Solo o sólo: la tilde fálica
En cuestiones de lengua es mejor seguir a los lingüistas que a los escritores. Siempre sabe más un experto que un aficionado


Imaginemos la escena en First Dates. El escritor le pregunta a la lingüista: “¿Sabes cómo se ponen las tildes en castellano?”. La lingüista: “Depende de si la palabra es aguda, llana o esdrújula”. Él: “¡Muy bien!”. Ella: “¿Cómo que muy bien? ¡Me he sacado una carrera!”. Él: “No hace falta sacarse una carrera. Con estar en el mundo de la novela se aprenden esas cosas”.
El hipotético novelista tendría razón: no hace falta estudiar filología para saber colocar las tildes (ni saber colocarlas para escribir novelas). Otra cosa es saber explicar por qué empezaron o dejaron de colocarse así. La ortografía ―la vieja orthographia― es la cuadratura del círculo entre uso y etimología. Como la lengua oral confía en el contexto y no distingue entre solo y sólo, lo más cabal es dejar las reglas de escritura en manos de los expertos: las clases de lengua del instituto en manos de los filólogos ―aunque el de matemáticas escriba poesía― y en los lingüistas de la Real Academia la última palabra sobre ortografía.
Afirmar que el acento gráfico del solo fue “secuestrado” hace 13 años por los lexicógrafos se parece a decir que los médicos secuestran la medicina porque no nos recetan lo que queremos. Como apuntaba Antonio Machado por boca de Juan de Mairena, “hemos aprendido mal muchas cosas que los maestros nos hubieran enseñado bien. Desconfiad de los autodidactos, sobre todo cuando se jactan de ello”.
García Márquez propuso en el primer Congreso de la Lengua “enterrar las haches rupestres, firmar un tratado sin límites entre la ge y la jota y poner más uso de razón en los acentos escritos”

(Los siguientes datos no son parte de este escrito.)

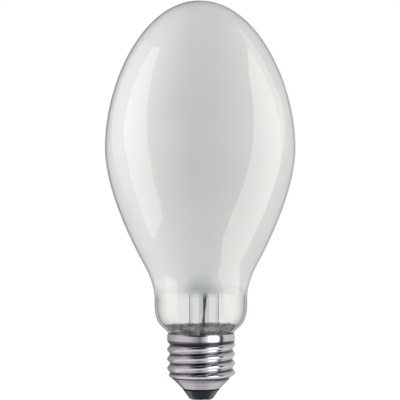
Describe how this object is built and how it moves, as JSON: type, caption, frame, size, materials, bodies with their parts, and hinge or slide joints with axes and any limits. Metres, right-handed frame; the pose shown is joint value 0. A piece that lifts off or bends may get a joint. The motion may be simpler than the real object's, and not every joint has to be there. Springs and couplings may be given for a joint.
{
  "type": "high pressure sodium lamp",
  "caption": "Elliptical discharge lamp: white coated glass bulb with a clear neck, wire-framed ceramic arc tube inside, and a threaded nickel-plated screw cap.",
  "frame": {"origin": "on the lamp axis at the crown of the centre contact's solder, where the lamp seats in its holder", "axes": "+Z along the lamp axis from the cap to the dome, -Y towards the front, with the side solder at the back on +Y"},
  "size_m": [0.0738, 0.0738, 0.156],
  "materials": {
    "bulb_glass": "clear polished glass",
    "white_coating": "matte white powder",
    "stem_glass": "clear glass",
    "exhaust_glass": "clear glass",
    "lead_wire": "dull oxidised wire",
    "nickel_wire": "satin nickel",
    "nickel_strap": "satin nickel",
    "getter_steel": "dull grey steel",
    "alumina": "translucent fired alumina",
    "alumina_plug": "fired alumina",
    "sealing_glass": "melted sealing glass",
    "niobium": "satin grey metal",
    "tungsten": "dark drawn metal",
    "amalgam_metal": "bright liquid metal",
    "nickel_shell": "bright nickel plate",
    "cement": "coarse fired cement",
    "black_glass": "glossy black glass",
    "contact_plate": "nickel plate",
    "solder": "smooth solder"
  },
  "bodies": {
    "root": {"outer_bulb": "bulb_glass", "diffusing_coating": "white_coating", "stem": "stem_glass", "exhaust_tube": "exhaust_glass", "contact_lead": "lead_wire", "shell_lead": "lead_wire", "side_rod": "nickel_wire", "lower_strap": "nickel_strap", "upper_strap": "nickel_strap", "flexible_lead": "nickel_wire", "getter_arm": "nickel_wire", "getter_ring": "getter_steel", "arc_tube": "alumina", "lower_plug": "alumina_plug", "upper_plug": "alumina_plug", "lower_seal": "sealing_glass", "upper_seal": "sealing_glass", "lower_niobium_tube": "niobium", "upper_niobium_tube": "niobium", "lower_electrode": "tungsten", "upper_electrode": "tungsten", "lower_coil": "tungsten", "upper_coil": "tungsten", "amalgam": "amalgam_metal", "cap_shell": "nickel_shell", "cap_cement": "cement", "cap_insulator": "black_glass", "centre_contact": "contact_plate", "contact_solder": "solder", "side_solder": "solder"}
  },
  "joints": []
}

Los escritores están llenos de manías a las que llamamos estilo. Por eso hacen bien en cultivarlas. Otra cosa es convertirlas en norma. Juan Ramón Jiménez escribía con jota todo sonido jota (“antolojía”) y Agustín García Calvo hacía lo propio con “esperiencia” porque, sostenía, solo los “locutores crédulos” que imitan la escritura al hablar pronuncian “eksperiencia” para subrayar la equis. En 12 días se celebrará en Cádiz el IX Congreso de la Lengua. En el primero, celebrado en Zacatecas en 1997, García Márquez pidió “enterrar las haches rupestres, firmar un tratado sin límites entre la ge y la jota y poner más uso de razón en los acentos escritos (…) Simplifiquemos la gramática antes de que la gramática termine por simplificarnos a nosotros”. Diez años más tarde, la RAE publicó una edición de Cien años de soledad y el Nobel colombiano dio por buena la revisión de la docta casa.

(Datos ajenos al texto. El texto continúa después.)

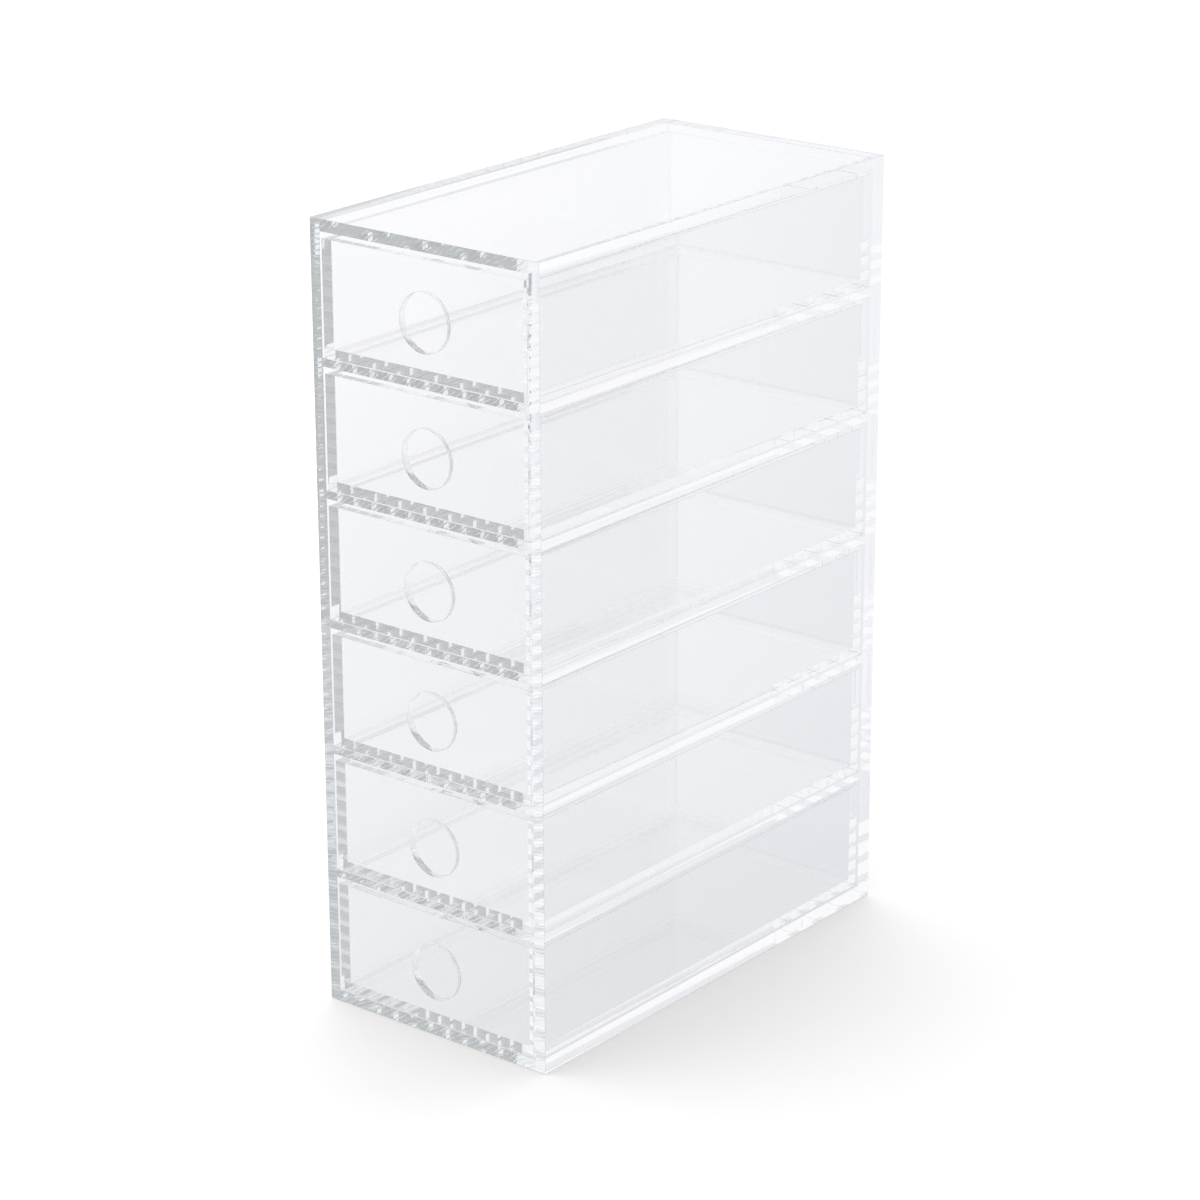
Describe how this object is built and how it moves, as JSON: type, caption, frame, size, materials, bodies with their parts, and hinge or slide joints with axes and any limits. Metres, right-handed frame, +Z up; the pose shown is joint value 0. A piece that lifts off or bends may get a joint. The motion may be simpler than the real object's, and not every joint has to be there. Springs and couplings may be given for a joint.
{
  "type": "washi tape drawer box",
  "caption": "Upright clear acrylic drawer box for washi tape; each open-topped drawer slides out by a round finger hole.",
  "frame": {"origin": "middle of the base, on the surface the box stands on", "axes": "+Z up (the longest side), +X across the front (the shortest side), the drawer fronts face -Y"},
  "size_m": [0.087, 0.17, 0.252],
  "materials": {
    "case_acrylic": "clear cast acrylic, polished faces and cut edges",
    "shelf_acrylic": "clear cast acrylic, polished faces, machined front edge",
    "drawer_acrylic": "clear cast acrylic, polished faces and finger hole rim"
  },
  "bodies": {
    "case": {"case_left_side": "case_acrylic", "case_right_side": "case_acrylic", "case_top": "case_acrylic", "case_bottom": "case_acrylic", "case_back": "case_acrylic", "shelf_1": "shelf_acrylic", "shelf_2": "shelf_acrylic", "shelf_3": "shelf_acrylic", "shelf_4": "shelf_acrylic", "shelf_5": "shelf_acrylic"},
    "drawer_1": {"drawer_1_front": "drawer_acrylic", "drawer_1_left_side": "drawer_acrylic", "drawer_1_right_side": "drawer_acrylic", "drawer_1_back": "drawer_acrylic", "drawer_1_bottom": "drawer_acrylic"},
    "drawer_2": {"drawer_2_front": "drawer_acrylic", "drawer_2_left_side": "drawer_acrylic", "drawer_2_right_side": "drawer_acrylic", "drawer_2_back": "drawer_acrylic", "drawer_2_bottom": "drawer_acrylic"},
    "drawer_3": {"drawer_3_front": "drawer_acrylic", "drawer_3_left_side": "drawer_acrylic", "drawer_3_right_side": "drawer_acrylic", "drawer_3_back": "drawer_acrylic", "drawer_3_bottom": "drawer_acrylic"},
    "drawer_4": {"drawer_4_front": "drawer_acrylic", "drawer_4_left_side": "drawer_acrylic", "drawer_4_right_side": "drawer_acrylic", "drawer_4_back": "drawer_acrylic", "drawer_4_bottom": "drawer_acrylic"},
    "drawer_5": {"drawer_5_front": "drawer_acrylic", "drawer_5_left_side": "drawer_acrylic", "drawer_5_right_side": "drawer_acrylic", "drawer_5_back": "drawer_acrylic", "drawer_5_bottom": "drawer_acrylic"},
    "drawer_6": {"drawer_6_front": "drawer_acrylic", "drawer_6_left_side": "drawer_acrylic", "drawer_6_right_side": "drawer_acrylic", "drawer_6_back": "drawer_acrylic", "drawer_6_bottom": "drawer_acrylic"}
  },
  "joints": [
    {"name": "drawer_1_slide", "type": "slide", "parent": "case", "child": "drawer_1", "axis": [0, -1, 0], "range_m": [0, 0.17]},
    {"name": "drawer_2_slide", "type": "slide", "parent": "case", "child": "drawer_2", "axis": [0, -1, 0], "range_m": [0, 0.17]},
    {"name": "drawer_3_slide", "type": "slide", "parent": "case", "child": "drawer_3", "axis": [0, -1, 0], "range_m": [0, 0.17]},
    {"name": "drawer_4_slide", "type": "slide", "parent": "case", "child": "drawer_4", "axis": [0, -1, 0], "range_m": [0, 0.17]},
    {"name": "drawer_5_slide", "type": "slide", "parent": "case", "child": "drawer_5", "axis": [0, -1, 0], "range_m": [0, 0.17]},
    {"name": "drawer_6_slide", "type": "slide", "parent": "case", "child": "drawer_6", "axis": [0, -1, 0], "range_m": [0, 0.17]}
  ]
}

Los filólogos saben que lo normal en lengua es lo que uno aprendió de su madre y de sus maestras. Por eso analizan la tilde desde la coherencia científica (sin sentimentalismo y hasta donde la lingüística es una ciencia). Para los escritores, entre tanto, es un asunto personal teñido de voluntad de poder (hacer obligatorio lo que no esté prohibido). Por eso plantean el debate en términos de guerra cultural. De la “tilde sentimental” (Álex Grijelmo) hemos pasado a la “ortografía moral” (Ignacio Camacho). Estamos a un jueves de la tilde fálica modelo First Dates. Lo paradójico es que los adalides de la autodeterminación acentual afirman combatir con ella la tentación acomodaticia del igualitarismo posmoderno. Es justo lo contrario: se empieza discutiendo a los expertos y se termina cuestionando a los profesores. Viva Mayo del 68.
Además, la invocación de los literatos a su supuesta autoridad olvida que del Diccionario de Autoridades nos separan 300 años. Mucho ha llovido en la Filología. Para Theodor Mommsen, historiador de la Roma antigua, la autoridad es más que una opinión y menos que una orden. Una cosa es autoridad y otra, poder. No falla: cuanto menos se tiene de la primera, más se exhibe el segundo.